IUBB's Biggest Potential Roadblocks to a Renaissance in 2024-2025

Trey Galloway, Indiana Men's Basketball
Trey Galloway, Indiana Men's Basketball / Adam Cairns/Columbus Dispatch / USA

All signs seem to indicate that a renaissance is on the horizon for the Indiana men's basketball team in 2024-2025. With Mike Woodson back to lead a revamped/rejuvenated roster jam-packed with talent, there are simply not a lot of reasons to be pessimistic about the Hoosiers' outlook.

But while there may not be an abundance of obvious uh-oh's when you look up and down this team, the small sample of potential issues could realistically prove lethal to the overall mission. That being said, the 3 tallest hurdles that Woody and his team will have to overcome will combine to try to sway your mind in favor of the Hoosiers faltering once again. Do not budge. We believe that they will prevail over these potential problems.

Trey Galloway's Knee

In good knee-related new, Jakai Newton appears to be fully back on the court and ready to make a name for himself in Bloomington.

In bad knee-related news, human spark plug Trey Galloway is currently on the mend from an operation he recently had done on his meniscus. While Gallo has been spotted with the team and on campus, the timeframe for his return to the court seems suspiciously vague. We hope that he will be able to rejoin his teammates soon, but more importantly wish Galloway a major comeback from this minor setback.


Last season, Indiana finished the season as the 265th best 3-point shooting team out of 351 qualifying teams. The addition of Luke Goode should help mask some of these deficiencies, but who else on this roster has proven the ability to hit a steady dosage of shots on a consistent basis?

Both Myles Rice and Kanaan Carlyle looked legitimate during their respective freshman campaigns, and they also shared inefficient shooting splits. Trey Galloway makes a lot of winning basketball plays, he just does not make a ton of jumpers. Mackenzie Mgbako came into his own by the end of last season, but was wildly unpredictable when it came to hitting shots. Bryson Tucker has NBA potential, but also has a ton of work to do on his jump shot.

Kanaan Carlyle, Indiana Men's Basketball
Kanaan Carlyle, Indiana Men's Basketball / Stan Szeto-USA TODAY Sports

Fortunately, there are numerous guys capable of leading the team in scoring on any given night.
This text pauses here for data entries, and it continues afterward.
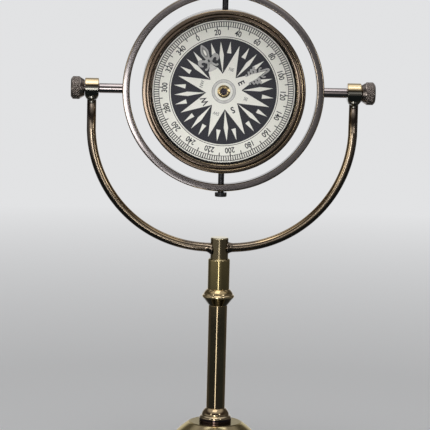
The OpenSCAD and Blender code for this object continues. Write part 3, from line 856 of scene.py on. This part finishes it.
def make_bezel():
    """Ring that holds the glass, its front face crowned."""
    low, front = fronts("bezel_ring")
    outer, edge = half_width("bezel_ring"), 0.3
    front_face, drop = crown(BORE_R, outer, front, 3.2, 0.7)
    outline = [
        (outer, low, 0.1), (outer, front - drop, edge), *front_face,
        (BORE_R, front - drop, edge), (BORE_R, low, 0.1),
    ]
    piece = turned("glass_ring", outline, facing_front(), sides=288)
    settle(piece, CASE_METAL, "compass", "case_bronze", "bezel_ring")


def make_cap():
    """Brass cap at the card's middle with a six-sided recess."""
    low, high = fronts("card_cap")
    r = half_width("card_cap")
    recess_r, flats, floor = 2.1, 0.94, low + 0.25

    def six_sided(radius, height, angle):
        """A six-sided recess in the round cap."""
        if radius > recess_r + 0.2 or height < low + 0.2:
            return radius
        turn = (angle + math.pi / 6) % (math.pi / 3) - math.pi / 6
        return radius * (flats / math.cos(turn))

    outline = [
        (0, low, 0), (r, low, 0), (r, low + 0.45, 0.25), (r - 1.0, high, 0.25), (recess_r, high, 0.12),
        (recess_r - 0.2, floor, 0.1), (0, floor, 0),
    ]
    piece = turned("card_cap_turned", outline, facing_front(), sides=120, spacing=1.0, shape=six_sided)
    # Painted shade: the six-sided recess is painted dark.
    stain(piece, lambda x, y, z: (recess_r + 0.1 - math.hypot(x, z - AXIS_Z)) / 0.2)
    settle(piece, CAP_METAL, "card", "cap_brass", "card_cap")


# Printed card

NORTH = math.radians(27.3)  # how far the card's north lies to the left of upright
CARD_FRONT = fronts("card_disc")[1]
INK = 0.02
INK_SPREAD = 0.022
CAPITAL = 0.72  # height of a capital letter at size 1
NARROWING = 0.86


def facing_card(bearing=0.0):
    """The card's plane: +Y towards that bearing, clockwise from its north, and +Z towards the viewer."""
    return facing_front() @ Matrix.Rotation(NORTH - math.radians(bearing), 4, "Z")


def layer(level):
    """How far forward a printed layer begins and ends; a higher level lies on the lower ones."""
    return CARD_FRONT + level * INK, CARD_FRONT + (level + 1) * INK


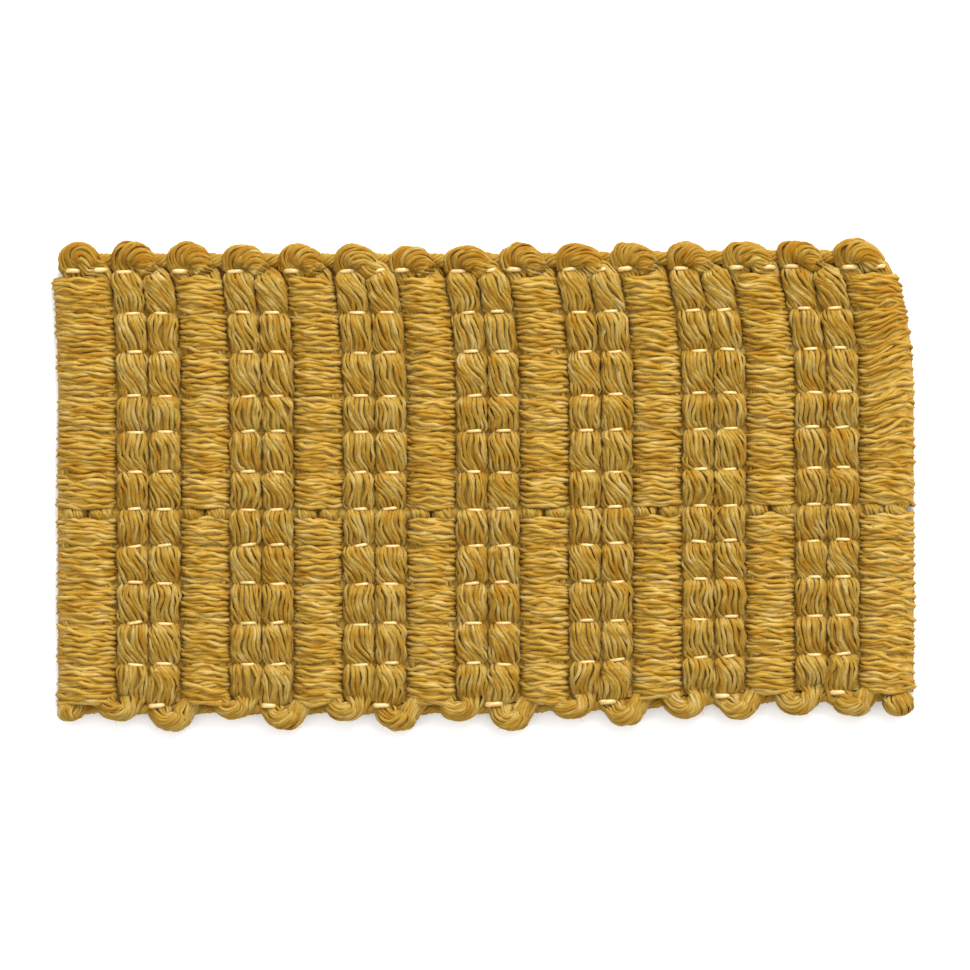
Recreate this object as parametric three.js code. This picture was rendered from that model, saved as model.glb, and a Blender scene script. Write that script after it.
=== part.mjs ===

Catch this team on a night when everyone's feeling confident with their outside shot and you may as well wave the white flag and call it a night.

Over Reliance on Oumar Ballo

With all due respect to newcomer Langdon Hatton, who should provide some nice backup center minutes behind Oumar Ballo, it feels like IU could still use another big body. Hatton's 6'10", 240 pound frame, subtle agility, and respectable shooting range make him a viable candidate for minutes sparing Ballo.

In 31 games played last season (all starts), he strung together solid averages of 27.8 MPG, 10.5 PPG, 7.1 RPG, 1.3 APG and 0.8 BPG on shooting splits of 48% FG/33.3% 3(made 15 total)/67.5% FT. He made vast improvements in his game as a junior at Bellarmine (ASUN), but unfortunately the team finished the season with an ugly 8-23 record.

Ballo should have a solid 25-30 MPG in him, and it would not be shocking to see Mike Woodson experiment with Malik Reneau at the 5 similar to how he did as the season waned on in 2023-2024. Between Reneau, Hatton, and potential small-ball 5's Goode, Tucker, and Mgbako the rest of the frontcourt corps will need to band together to fill out those additional 10-15 MPG at the center spot each night.

One bright spot in regards to this potential dilemma is the fact that Ballo has shown an ability to stay out of foul trouble on a consistent basis. Last season, he averaged just 2.1 fouls per game in 25.9 MPG. In the season prior to that, he averaged 2.3 fouls per game in 27.6 MPG. If nothing else, it is encouraging that his foul tendency appears to be on a downward trend.